A wall calendar zoomed in to post "15th dates" next to a desk with keyboard and laptop. Text overlay says: filing a tax extension? Watch this!

If you’re a business owner filing a tax extension for your federal taxes, you might be feeling the pressure as that deadline approaches, or maybe you’re just wondering what the next steps to take are. If so, this guide is for you.

We’ll walk you through everything you need to do and give you some tips on how to prevent penalties and interest. Plus, we’ll provide insights on how to file a tax extension step-by-step for the next year.

What Does Filing a Tax Extension Do?

A tax extension, often filed using Form 4868, typically gives you an extra six months to file your income tax extension.

For instance, if you are filing a personal 1040, the usual deadline is April 15th, but an extension pushes it to October 15th.

For business forms like the 1120S for an S corp or 1065 for a partnership, the original deadline is March 15th, and an extension extends it to September 15th.

What a Tax Extension Doesn’t Do

One crucial point that many people overlook is that a tax extension only gives you more time to file your return, not to pay any taxes owed.

This means if you file a tax extension but owe federal taxes, you could still face penalties and interest on the unpaid amount.

Estimating Your Tax Owed

When you file a tax extension, it’s essential to estimate how much tax you might owe and pay that amount when you file for the extension.

You might wonder how to estimate this without having completed your taxes.

The IRS expects you to make a reasonable estimate. Some people choose to overpay slightly to cover any discrepancies, which can help avoid penalties and interest.

Ensure that your tax payment is made when you file for the extension to avoid penalties and interest.

Penalties and Interest When Filing A Tax Extension

If you owe taxes and delay filing until the tax extension filing deadline, you’ll incur penalties and interest.

The IRS charges 0.5% of the unpaid amount every month after April 15th, up to a maximum of 25% of the total owed. Additionally, interest accrues daily on any unpaid amount, compounding your debt quickly.

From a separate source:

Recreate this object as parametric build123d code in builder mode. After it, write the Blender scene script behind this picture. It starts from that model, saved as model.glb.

Therefore, it’s in your best interest to file as soon as possible to minimize these charges.

Preparing to File Your Taxes

Before filing your taxes, ensure your documents and books are organized. Accurate and up-to-date bookkeeping is crucial, whether you’re handling your taxes yourself or outsourcing to a professional.

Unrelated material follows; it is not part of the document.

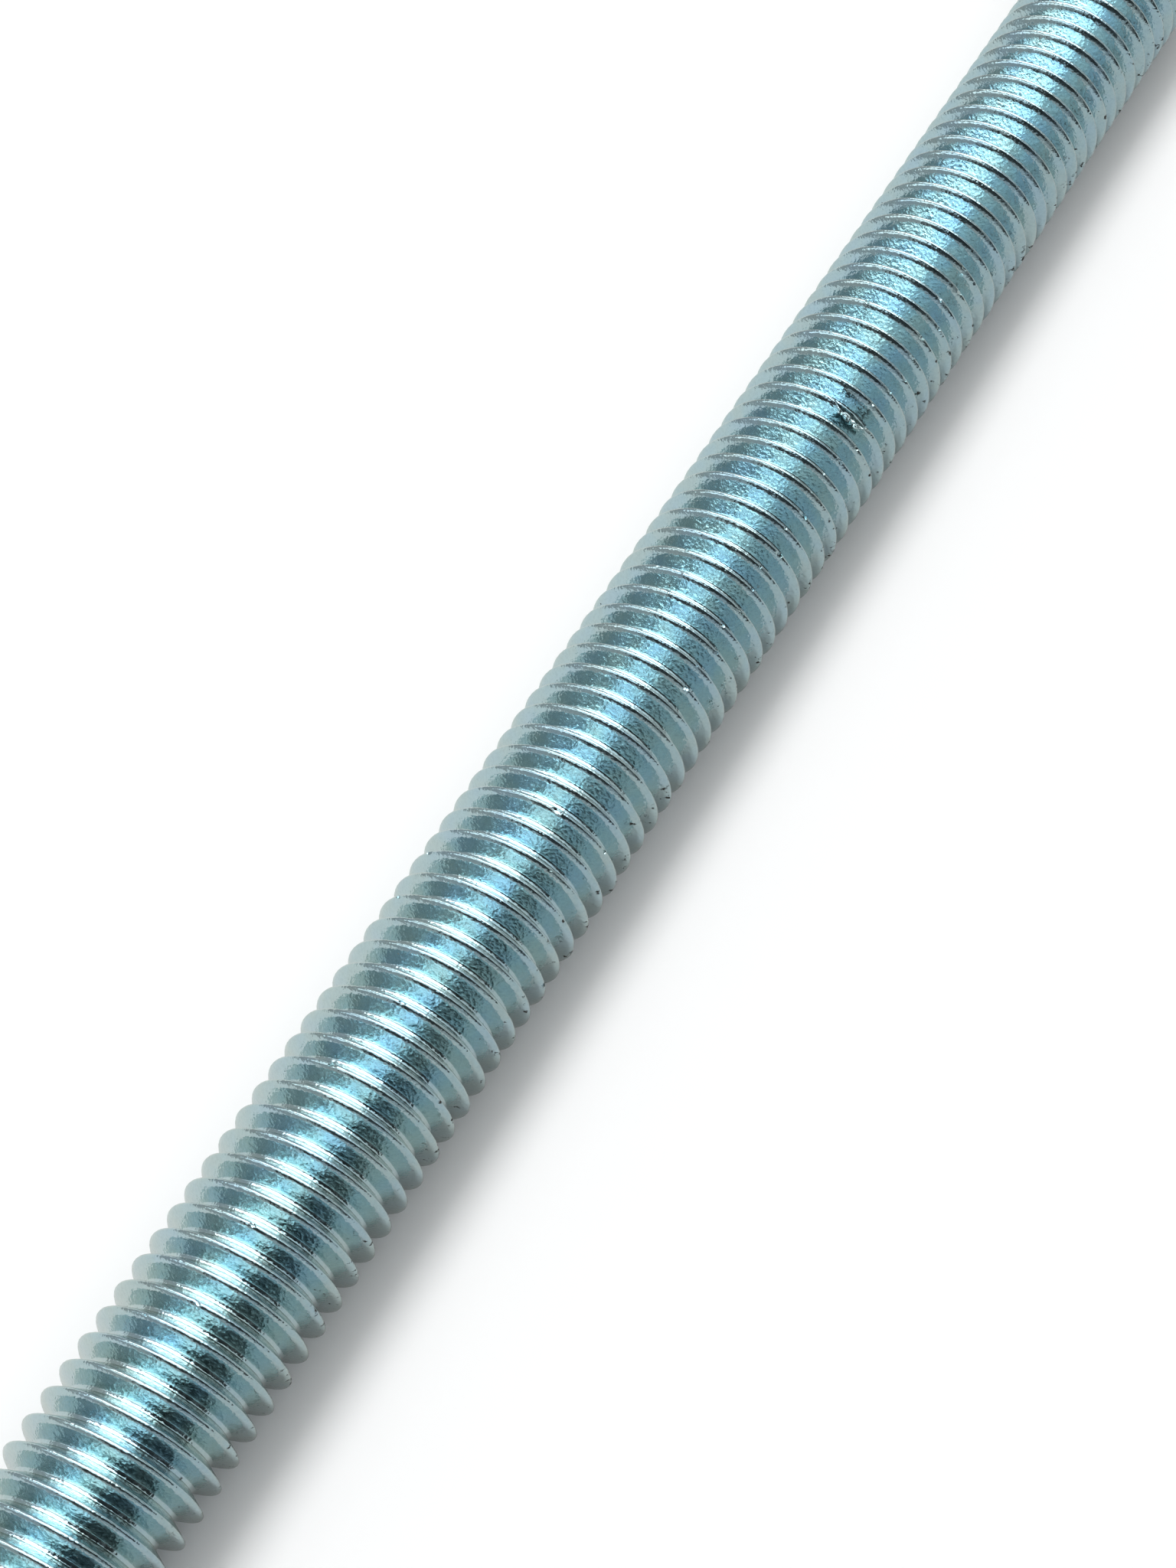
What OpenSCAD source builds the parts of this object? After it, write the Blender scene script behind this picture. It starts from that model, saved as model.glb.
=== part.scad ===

Here are the steps to get organized:

  1. Bookkeeping: Use a reliable bookkeeping software like QuickBooks Online, which integrates with your bank and pulls in all transactions. For simpler business models, a P&L (Profit and Loss) worksheet can be sufficient. Be sure to use my links above for the best partner offers on Quickbooks Online and my P&L Template and Dashboard.
  2. Deductions: Ensure you’re claiming all possible deductions. Business owners, solopreneurs, and contractors often miss out on deductions like mileage, home office, cell phone, and internet expenses. Learn more about tax deductions with my free guide here.
  3. Reconciliation: Verify that your records match your bank statements. Reconcile your transactions to ensure nothing is missing or inaccurate.

Documentation: Keep all relevant documentation organized.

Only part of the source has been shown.